Description of the task |
Up to and including the line with "of the glides.", return every line from the start of the entries below exactly.

(Saved entries)
====

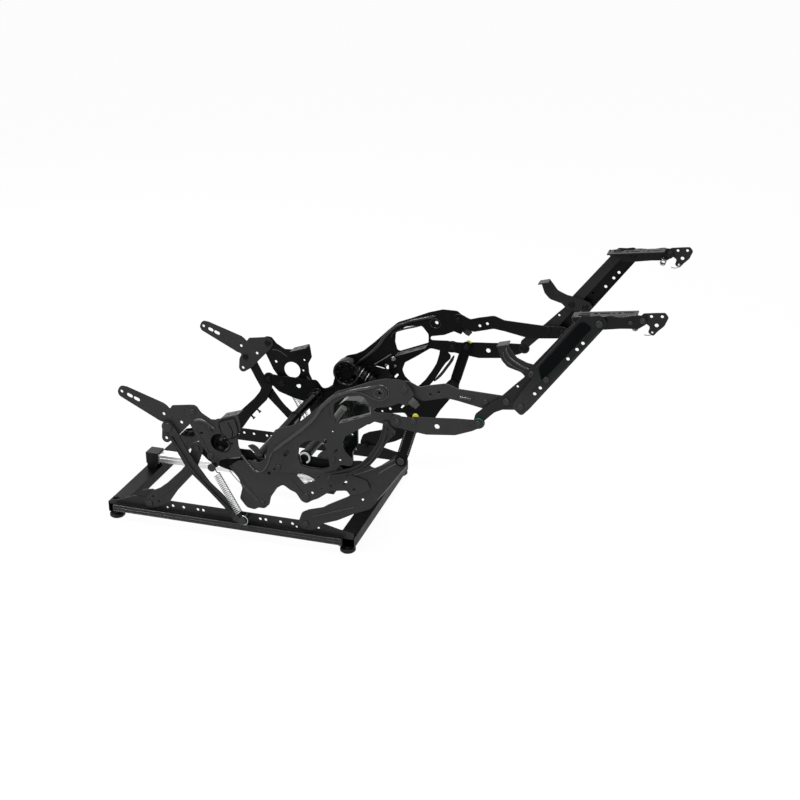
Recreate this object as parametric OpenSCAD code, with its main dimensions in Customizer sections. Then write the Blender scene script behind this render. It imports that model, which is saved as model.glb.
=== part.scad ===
// Power recliner mechanism: base frame, lift links, seat and back plates, footrest linkage,
// linear actuator. Millimetres, floor at z = 0, footrest towards +X, left side +Y.
// All outlines are [x, z, corner radius] in the side view, x from the centre of the glides.

/* [Frame] */
// Distance between the glide centres across the frame
glide_pitch = 450; // [446:1:470]
// Diameter of the round floor glides
glide_d = 40; // [34:1:44]
// Width of the two cross tubes of the base
crossmember_w = 42; // [36:1:46]
// Height of the two cross tubes of the base
crossmember_h = 28; // [24:1:30]
// Height of the upright web of the base rails
web_top = 72; // [70:0.5:74]

/* [Sheet metal] */
// Thickness of the stamped plates and links
sheet = 3; // [2.6:0.1:3.1]
// Diameter of the pivot rivets
pin_d = 10; // [8:0.5:10.5]
// Radial running clearance of the pivots
pin_gap = 0.1; // [0.05:0.01:0.15]
// Diameter of the plain fixing holes
hole_d = 8; // [6:0.5:8.5]
// Height of the pressed beads
bead_h = 1.4; // [0.8:0.1:1.6]

/* [Flanges] */
// Inward width of the seat flanges
seat_flange_w = 28; // [18:1:30]
// Inward width of the footrest flanges
foot_flange_w = 30; // [24:1:32]

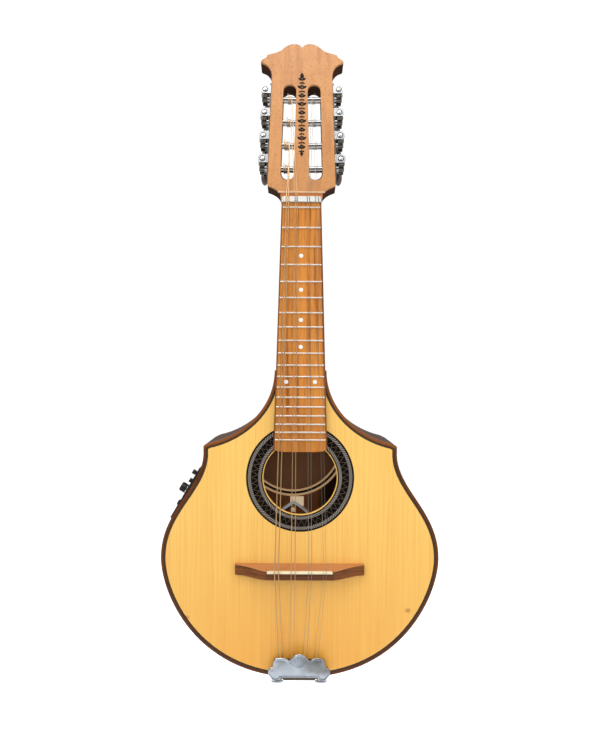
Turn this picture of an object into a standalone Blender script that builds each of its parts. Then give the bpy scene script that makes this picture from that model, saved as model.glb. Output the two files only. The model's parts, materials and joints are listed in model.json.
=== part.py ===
# Acoustic-electric mandolin: flat top, pointed shoulders, slotted headstock, eight strings.
#
# Frame: metres, +Z up along the neck. The front looks towards -Y and the bass side is at -X.
# The origin is on the centre line under the nut. The plane y = 0 is the outer face of the soundboard.

import math

import bmesh
import bpy
from mathutils import Matrix, Vector

for leftover in list(bpy.data.objects):
    bpy.data.objects.remove(leftover, do_unlink=True)

# Fits between pieces
GLUE_GAP = 0.0003
RUNNING_GAP = 0.0003
# Cutting tools run this far past the face they enter
TOOL_REACH = 0.0040

# Strings and neck
SCALE_LENGTH = 0.350
COMPENSATION = 0.0036
ZERO_FRET_Z = -0.0078
FRET_COUNT = 18
FRET_WIDTH = 0.0022
FRET_HEIGHT = 0.0011
FRETBOARD_THICKNESS = 0.0057
FRETBOARD_END_Z = -0.2460
FRETBOARD_CORNER = 0.0050
NUT_HALF_WIDTH = 0.0193
FRETBOARD_END_HALF_WIDTH = 0.0262
NUT_THICKNESS = 0.0052
NUT_HEIGHT = 0.0082
NUT_SHOULDER = 0.0024
NUT_SLOT_FLOOR = 0.0070
NECK_DEPTH = 0.0145
NECK_DEPTH_AT_HEEL = 0.0175
HEEL_LENGTH = 0.0300
HEEL_CAP_HALF_WIDTH = 0.0110

# Body
NECK_JOINT_Z = -0.1660
NECK_JOINT_HALF_WIDTH = 0.0256
SHOULDER_HALF_WIDTH = 0.0955
SHOULDER_Z = -0.2412
WAIST_HALF_WIDTH = 0.0954
WAIST_Z = -0.2500
BOUT_HALF_WIDTH = 0.1370
BOUT_Z = -0.3510
TAIL_Z = -0.4693
BODY_DEPTH = 0.0780
TOP_THICKNESS = 0.0025
BACK_THICKNESS = 0.0025
RIB_THICKNESS = 0.0025
BINDING_WIDTH = 0.0026
BINDING_HEIGHT = 0.0050
LINING_WIDTH = 0.0060
LINING_HEIGHT = 0.0090

# Sound hole and rosette
HOLE_Z = -0.2720
HOLE_RADIUS = 0.0362
ROSETTE_INNER_RADIUS = 0.0374
ROSETTE_OUTER_RADIUS = 0.0532
ROSETTE_DEPTH = 0.0010

# Headstock, in its own frame: x across, n back from the veneer's face, s up along the face
HEAD_TILT = math.radians(8.0)
HEAD_START_Y = -0.0025
HEAD_START_Z = 0.0029
HEAD_THICKNESS = 0.0160
VENEER_THICKNESS = 0.0022
VENEER_START = 0.0059
FLARE_S = 0.0127
FLARE_HALF_WIDTH = 0.0336
SHOULDER_S = 0.1294
SHOULDER_HEAD_HALF_WIDTH = 0.0308
EAR_HALF_WIDTH = 0.0422
SLOT_WIDTH = 0.0130
SLOT_LOW_S = 0.0183
SLOT_HIGH_S = 0.1213
SLOT_LOW_X = 0.0144
SLOT_HIGH_X = 0.0121
SLOT_RAMP = 0.0090

# Machine heads, in a side frame: a outward from the headstock's side, n back, s along the side
TUNER_PITCH = 0.0250
FIRST_POST_S = 0.0330
TUNERS_PER_SIDE = 4
POST_DEPTH = 0.0056
POST_RADIUS = 0.0030
POST_INNER_END = -0.0280
PLATE_THICKNESS = 0.0012
PLATE_FRONT = 0.0022
PLATE_BACK = 0.0112
PLATE_MARGIN = 0.0080
LUG_THICKNESS = 0.0012
LUG_RADIUS = 0.0047
LUG_DROP = 0.0041
LUG_FLAT = 0.0018
LUG_FRONT = 0.0004
LUG_BACK = 0.0096
GEAR_TEETH = 14
WORM_PITCH = 0.00226
GEAR_PITCH_RADIUS = GEAR_TEETH * WORM_PITCH / math.tau
GEAR_FACE_WIDTH = 0.0046
TOOTH_ADDENDUM = 0.00060
TOOTH_DEDENDUM = 0.00085
WORM_PITCH_RADIUS = 0.0033
WORM_STANDOFF = 0.0060
SHAFT_RADIUS = 0.0015
FERRULE_RADIUS = 0.0031
FERRULE_END_N = 0.0205
FERRULE_TAPER = 0.9
FERRULE_LIP = 0.0012
KEY_STEP = 0.0001
BUTTON_HALF_HEIGHT = 0.0080
BUTTON_HALF_THICKNESS = 0.0040
BUTTON_CENTRE_N = 0.0385
BUTTON_LENGTH = 0.0135

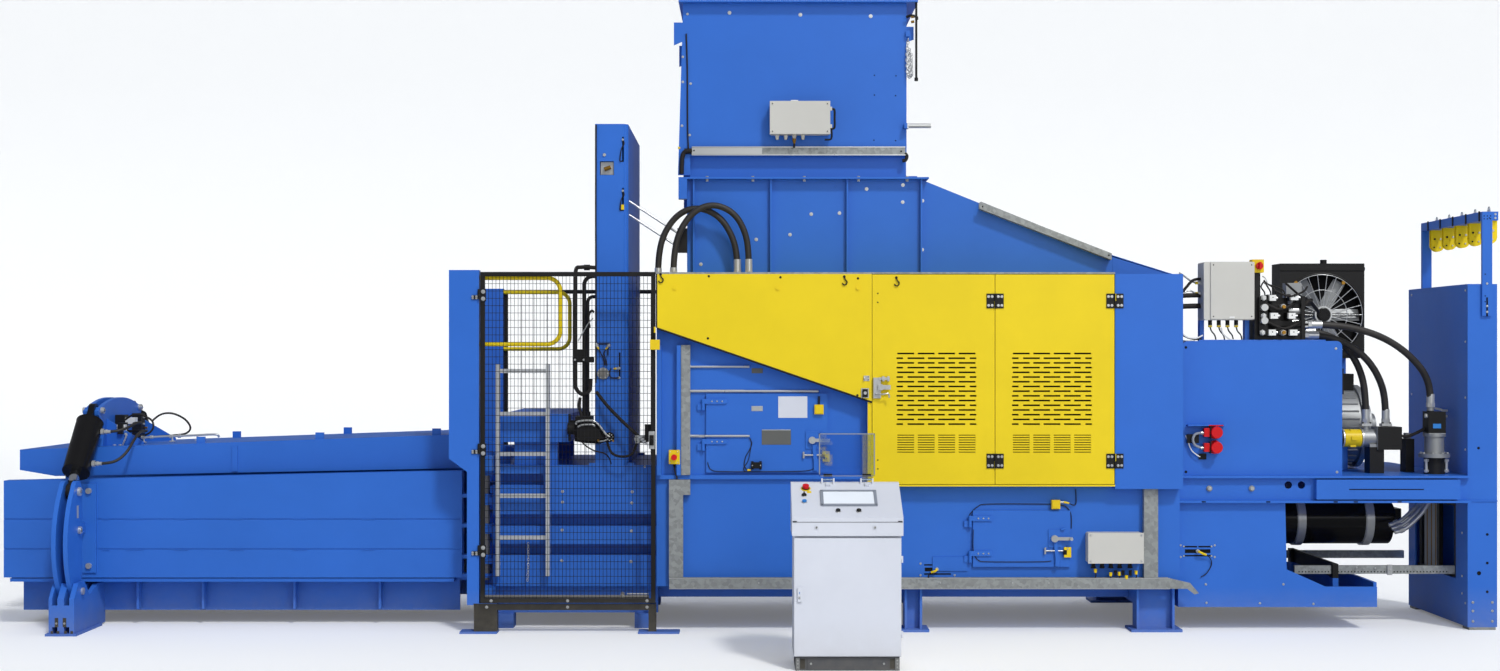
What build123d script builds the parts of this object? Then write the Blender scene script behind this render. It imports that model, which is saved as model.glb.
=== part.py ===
from build123d import *
import math
import os

os.makedirs("parts", exist_ok=True)

# Layout: x along the machine, y away from the front, z up from the floor
line_y = 710
front_y = -950
skin_y = -850
band_y = -700
wall_outer_y = -650
channel_y = -550
channel_floor = 340
channel_roof = 1092
roof_top = 1130
floor_under = 316

# Positions along the machine
chute_left = -5190
clamp_x0 = -4700
clamp_x1 = -4590
chute_right = -2047
portal_x = -1782
frame_left = -640
feed_left = -350
feed_right = 1150
column_x0 = 2482
frame_right = 2944
deck_right = 4942
cabinet_x0 = 4942
cabinet_x1 = 5145

# Upper heights
hood_top = 2445
shaft_top = 3125
deck_top = 1065

# Clearances and pins
running_gap = 3
pin_gap = 0.5
eye_gap = 3
seat_gap = 0.3


# Small tools for upright and flat plates

def block(x0, x1, y0, y1, z0, z1, mode=Mode.ADD):
    with Locations(((x0 + x1) / 2, (y0 + y1) / 2, (z0 + z1) / 2)):
        Box(x1 - x0, y1 - y0, z1 - z0, mode=mode)


def side_plate(points, y0, y1, mode=Mode.ADD):
    with BuildSketch(Plane.XZ.offset(-y0)) as outline:
        Polygon(*points, align=None)
    extrude(outline.sketch, amount=-(y1 - y0), mode=mode)


def end_plate(points, x0, x1, mode=Mode.ADD):
    with BuildSketch(Plane.YZ.offset(x0)) as outline:
        Polygon(*points, align=None)
    extrude(outline.sketch, amount=x1 - x0, mode=mode)


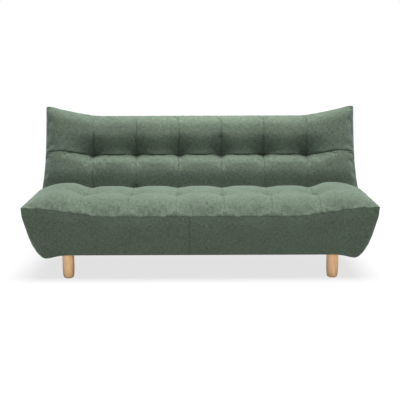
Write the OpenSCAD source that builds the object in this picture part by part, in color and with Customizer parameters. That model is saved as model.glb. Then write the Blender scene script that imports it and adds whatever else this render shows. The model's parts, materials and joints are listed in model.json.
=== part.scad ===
// Futon sofa bed with a click-clack back.
// A sprung timber seat stands on four turned legs. Two steel hinges carry a sprung timber back,
// which tips forward a little to release and then lies flat behind the seat.
// Millimetres. X runs along the sofa, +X to the right as seen from the front, the front faces -Y
// and +Z is up. Inside the modules Y is counted from the seat's front seam, and placed() moves
// everything so that the origin is under the middle of the whole sofa, on the floor.

/* [Seat] */
// Width of the seat over its corner tips
seat_w = 1830; // [1600:10:2000]
// Depth of the seat from its front seam to its rear edge
seat_d = 536; // [516:2:536]
// Height of the seat's crown above the floor
seat_top = 434; // [420:1:450]
// Height of the cushion's underside above the floor
seat_base = 127; // [118:1:132]
// Height of the front seam at the middle of the seat
seam_front = 338; // [320:1:350]
// Height of the front seam at the corner tips
seam_tip = 385; // [370:1:395]
// Height of the rear seam
seam_rear = 392; // [386:1:402]

/* [Back] */
// Lean of the back from upright
lean = 18; // [14:1:22]
// Length of the back from its hinge line to the middle of its top edge
back_len = 495; // [460:5:540]
// How far the top corners stand above the middle of the top edge
ear_rise = 52; // [20:1:70]
// Thickness of the back in front of the hinge line, which is also the radius of its round lower end
back_front = 100; // [95:1:100]
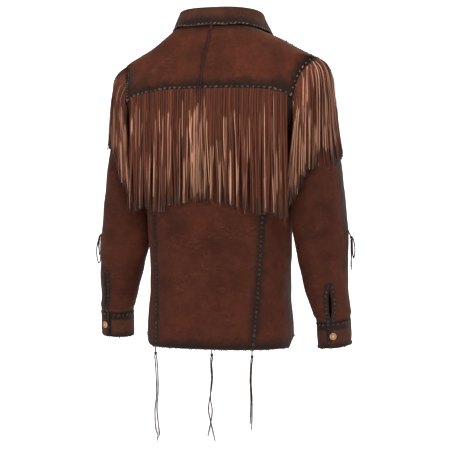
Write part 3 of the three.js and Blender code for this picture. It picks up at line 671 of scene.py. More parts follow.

====

Response |
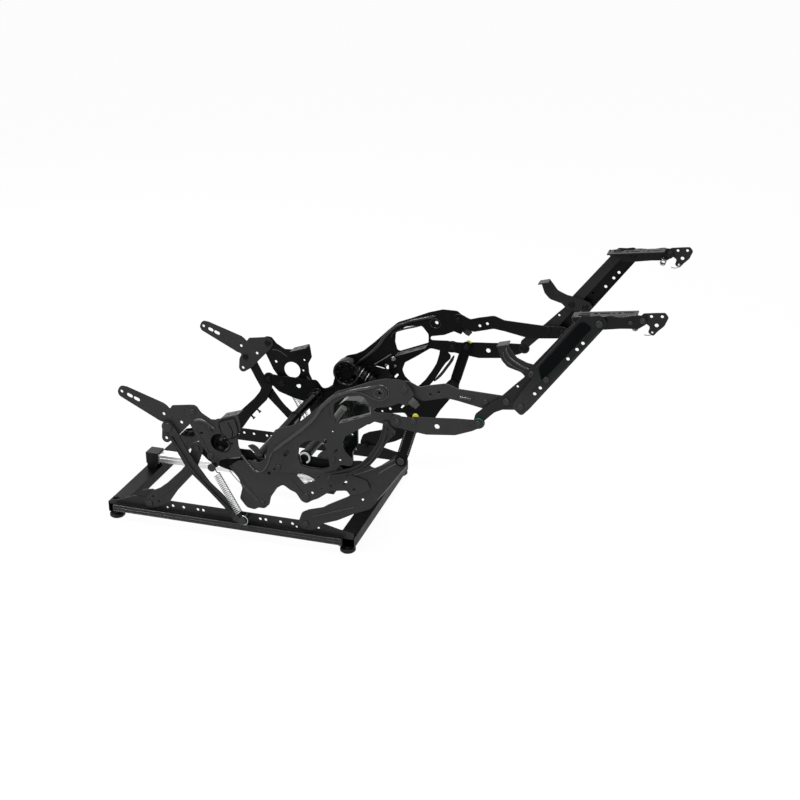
Recreate this object as parametric OpenSCAD code, with its main dimensions in Customizer sections. Then write the Blender scene script behind this render. It imports that model, which is saved as model.glb.
=== part.scad ===
// Power recliner mechanism: base frame, lift links, seat and back plates, footrest linkage,
// linear actuator. Millimetres, floor at z = 0, footrest towards +X, left side +Y.
// All outlines are [x, z, corner radius] in the side view, x from the centre of the glides.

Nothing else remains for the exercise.